> _WORK INSTRUCTIONS_:
The listing below should be written out exactly; please include all of it.

> _DATA PROVIDED_:
_ _ _ _

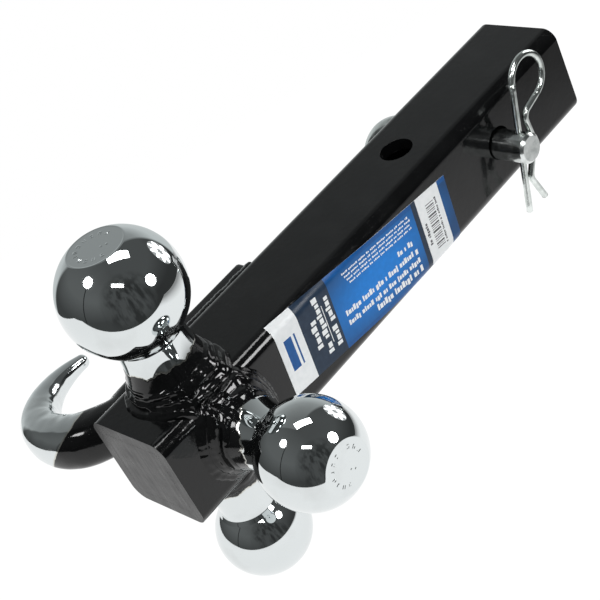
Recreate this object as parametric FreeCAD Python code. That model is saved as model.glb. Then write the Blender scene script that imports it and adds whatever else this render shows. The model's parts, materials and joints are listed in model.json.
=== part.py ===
"""Three-ball hitch mount with tow hook, hitch pin and spring clip.

Units are millimetres.  The origin is where the hitch-pin axis crosses the
shank's centre line.  +Y runs along the shank to its open end, which slides
into a vehicle's receiver.  +Z is up, towards the large ball.  +X is the side
of the medium ball, -X the side of the tow hook, -Z the side of the small ball.
"""

import FreeCAD
import Part
import math
import os

V = FreeCAD.Vector

# ---------------------------------------------------------------- shank
SHANK_SIDE = 50.8            # 2 in square shank
SHANK_WALL = 6.35            # 1/4 in wall
SHANK_CORNER_R = 7.0         # outside corner radius
SHANK_BORE_R = 1.6           # inside corner radius
PIN_TO_BALL = 211.0          # pin hole to the plane of the balls
PIN_TO_END = 63.5            # pin hole to the open end
BALL_TO_FRONT = 35.0         # plane of the balls to the closed end
PIN_HOLE_D = 17.46           # 11/16 in hole for a 5/8 in pin
LOCK_HOLE_Y = -43.0          # the upright hole, ahead of the pin hole

HALF = SHANK_SIDE / 2
BALL_Y = -PIN_TO_BALL
FRONT_Y = BALL_Y - BALL_TO_FRONT
BORE_SIDE = SHANK_SIDE - 2 * SHANK_WALL

# ---------------------------------------------------------------- closed end
PLUG_THICK = 8.0             # square plate let into the front of the shank
PLUG_BEVEL = 3.0             # groove that its weld fills

# ---------------------------------------------------------------- balls
# diameter, height of the centre above the shank's axis, waist and foot radius
# of the neck, diameter of the spigot through the wall, radius of the flat top,
# shift along the shank from the common plane
LARGE_BALL = dict(d=58.74, height=78.8, waist_r=16.6, foot_r=19.5, spigot_d=30.0, flat_r=13.5, shift=0.0)
MEDIUM_BALL = dict(d=50.8, height=70.5, waist_r=15.4, foot_r=17.5, spigot_d=25.4, flat_r=12.8, shift=3.5)
SMALL_BALL = dict(d=47.63, height=75.8, waist_r=14.2, foot_r=16.5, spigot_d=25.4, flat_r=12.0, shift=0.0)
SPIGOT_LENGTH = 9.0          # from the shank's face inwards
NECK_UNDER_BALL = 1.5        # straight part of the neck just under the ball
NECK_FLARE = 0.3             # how much of the foot's extra radius is left half way up
WALL_FACE = HALF             # height of the shank's faces above its axis

# ---------------------------------------------------------------- ball welds
WELD_TOE_R = 25.6            # radius of the bead's outer edge on the shank
WELD_HEIGHT = 11.5           # how far the weld climbs the neck
WELD_PASSES = ("root", "fill", "cap")
WELD_CROWN = 0.9             # how far each pass bulges
WELD_WRAP = 8.0              # reach of the first pass down the rounded corners

# ---------------------------------------------------------------- tow hook
HOOK_BAR_THICK = 12.7        # flat shank of the hook
HOOK_BAR_HEIGHT = 39.0
HOOK_BAR_REAR_Y = BALL_Y + 79.0
HOOK_BAR_BEND_Y = BALL_Y + 8.0      # the flat bar ends here
HOOK_BAR_ROUND = 3.0         # rounding of the flat bar's outer edges
HOOK_NECK = (5.8, 17.0)      # half width and height of the round bar inside the flat one
HOOK_NECK_OVERLAP = 24.0     # how far it reaches into the flat bar
HOOK_CENTRE = (-65.9, BALL_Y - 16.2)   # centre that the hook curls around
HOOK_REACH = (25.8, -28.0, 42.4)    # distance from that centre, root to tip
HOOK_RADIUS = (11.1, 9.8, -17.3)    # radius of the round bar, root to tip
HOOK_TURN = (100.0, -125.0)         # angles from -Y where the curl starts and ends
HOOK_CURL_STEPS = 14         # sections along the curl
HOOK_NECK_STEPS = (0.0, 0.33, 0.66)     # sections between the flat bar and the curl
HOOK_TIP_STEPS = (35, 62, 80)       # sections of the rounded tip, degrees from its base
HOOK_SECTION_POINTS = 16
HOOK_WELD_R = 4.6            # beads along the bar's top and bottom
HOOK_WELD_UP = 0.8           # their centres, beyond the bar's edge
HOOK_WELD_IN = 0.6           # and outside the shank's face
HOOK_REAR_WELD_R = 5.0       # bead across the bar's rear end
HOOK_REAR_WELD_OUT = 0.5     # its centre, behind the bar and outside the shank's face
HOOK_REAR_WELD_SHORT = 8.0   # how much shorter than the bar is high

# ---------------------------------------------------------------- hitch pin
PIN_D = 15.875               # 5/8 in
PIN_CHAMFER = 1.4
PIN_FREE_X = 45.5            # end face on the clip side
PIN_BEND_X = -41.0           # where the bend starts on the hook side
PIN_BEND_R = 24.0
PIN_ARM = 28.0               # straight part of the bent arm
PIN_ARM_ANGLE = -107.0       # direction of the arm about +X, from +Y
PIN_REST_GAP = 0.05          # the loose pin lies this far above the hole's floor
PIN_AXIS_Z = -(PIN_HOLE_D - PIN_D) / 2 + PIN_REST_GAP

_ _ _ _

> _RIGHT ANSWER_:
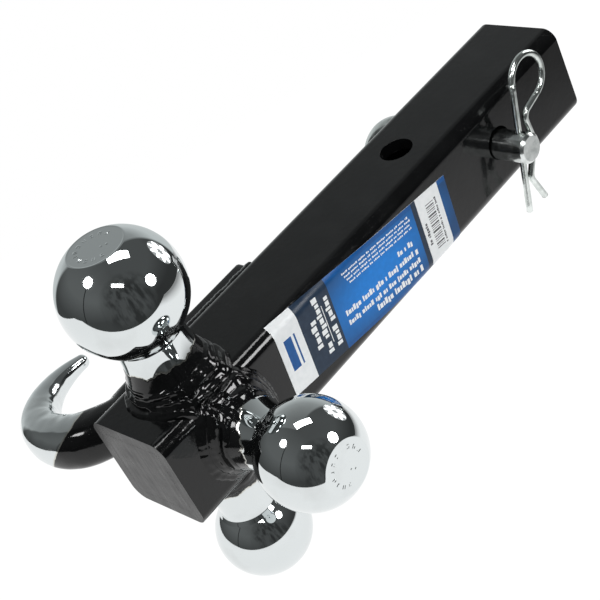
Recreate this object as parametric FreeCAD Python code. That model is saved as model.glb. Then write the Blender scene script that imports it and adds whatever else this render shows. The model's parts, materials and joints are listed in model.json.
=== part.py ===
"""Three-ball hitch mount with tow hook, hitch pin and spring clip.

Units are millimetres.  The origin is where the hitch-pin axis crosses the
shank's centre line.  +Y runs along the shank to its open end, which slides
into a vehicle's receiver.  +Z is up, towards the large ball.  +X is the side
of the medium ball, -X the side of the tow hook, -Z the side of the small ball.
"""

import FreeCAD
import Part
import math
import os

V = FreeCAD.Vector

# ---------------------------------------------------------------- shank
SHANK_SIDE = 50.8            # 2 in square shank
SHANK_WALL = 6.35            # 1/4 in wall
SHANK_CORNER_R = 7.0         # outside corner radius
SHANK_BORE_R = 1.6           # inside corner radius
PIN_TO_BALL = 211.0          # pin hole to the plane of the balls
PIN_TO_END = 63.5            # pin hole to the open end
BALL_TO_FRONT = 35.0         # plane of the balls to the closed end
PIN_HOLE_D = 17.46           # 11/16 in hole for a 5/8 in pin
LOCK_HOLE_Y = -43.0          # the upright hole, ahead of the pin hole

HALF = SHANK_SIDE / 2
BALL_Y = -PIN_TO_BALL
FRONT_Y = BALL_Y - BALL_TO_FRONT
BORE_SIDE = SHANK_SIDE - 2 * SHANK_WALL

# ---------------------------------------------------------------- closed end
PLUG_THICK = 8.0             # square plate let into the front of the shank
PLUG_BEVEL = 3.0             # groove that its weld fills

# ---------------------------------------------------------------- balls
# diameter, height of the centre above the shank's axis, waist and foot radius
# of the neck, diameter of the spigot through the wall, radius of the flat top,
# shift along the shank from the common plane
LARGE_BALL = dict(d=58.74, height=78.8, waist_r=16.6, foot_r=19.5, spigot_d=30.0, flat_r=13.5, shift=0.0)
MEDIUM_BALL = dict(d=50.8, height=70.5, waist_r=15.4, foot_r=17.5, spigot_d=25.4, flat_r=12.8, shift=3.5)
SMALL_BALL = dict(d=47.63, height=75.8, waist_r=14.2, foot_r=16.5, spigot_d=25.4, flat_r=12.0, shift=0.0)
SPIGOT_LENGTH = 9.0          # from the shank's face inwards
NECK_UNDER_BALL = 1.5        # straight part of the neck just under the ball
NECK_FLARE = 0.3             # how much of the foot's extra radius is left half way up
WALL_FACE = HALF             # height of the shank's faces above its axis

# ---------------------------------------------------------------- ball welds
WELD_TOE_R = 25.6            # radius of the bead's outer edge on the shank
WELD_HEIGHT = 11.5           # how far the weld climbs the neck
WELD_PASSES = ("root", "fill", "cap")
WELD_CROWN = 0.9             # how far each pass bulges
WELD_WRAP = 8.0              # reach of the first pass down the rounded corners

# ---------------------------------------------------------------- tow hook
HOOK_BAR_THICK = 12.7        # flat shank of the hook
HOOK_BAR_HEIGHT = 39.0
HOOK_BAR_REAR_Y = BALL_Y + 79.0
HOOK_BAR_BEND_Y = BALL_Y + 8.0      # the flat bar ends here
HOOK_BAR_ROUND = 3.0         # rounding of the flat bar's outer edges
HOOK_NECK = (5.8, 17.0)      # half width and height of the round bar inside the flat one
HOOK_NECK_OVERLAP = 24.0     # how far it reaches into the flat bar
HOOK_CENTRE = (-65.9, BALL_Y - 16.2)   # centre that the hook curls around
HOOK_REACH = (25.8, -28.0, 42.4)    # distance from that centre, root to tip
HOOK_RADIUS = (11.1, 9.8, -17.3)    # radius of the round bar, root to tip
HOOK_TURN = (100.0, -125.0)         # angles from -Y where the curl starts and ends
HOOK_CURL_STEPS = 14         # sections along the curl
HOOK_NECK_STEPS = (0.0, 0.33, 0.66)     # sections between the flat bar and the curl
HOOK_TIP_STEPS = (35, 62, 80)       # sections of the rounded tip, degrees from its base
HOOK_SECTION_POINTS = 16
HOOK_WELD_R = 4.6            # beads along the bar's top and bottom
HOOK_WELD_UP = 0.8           # their centres, beyond the bar's edge
HOOK_WELD_IN = 0.6           # and outside the shank's face
HOOK_REAR_WELD_R = 5.0       # bead across the bar's rear end
HOOK_REAR_WELD_OUT = 0.5     # its centre, behind the bar and outside the shank's face
HOOK_REAR_WELD_SHORT = 8.0   # how much shorter than the bar is high

# ---------------------------------------------------------------- hitch pin
PIN_D = 15.875               # 5/8 in
PIN_CHAMFER = 1.4
PIN_FREE_X = 45.5            # end face on the clip side
PIN_BEND_X = -41.0           # where the bend starts on the hook side
PIN_BEND_R = 24.0
PIN_ARM = 28.0               # straight part of the bent arm
PIN_ARM_ANGLE = -107.0       # direction of the arm about +X, from +Y
PIN_REST_GAP = 0.05          # the loose pin lies this far above the hole's floor
PIN_AXIS_Z = -(PIN_HOLE_D - PIN_D) / 2 + PIN_REST_GAP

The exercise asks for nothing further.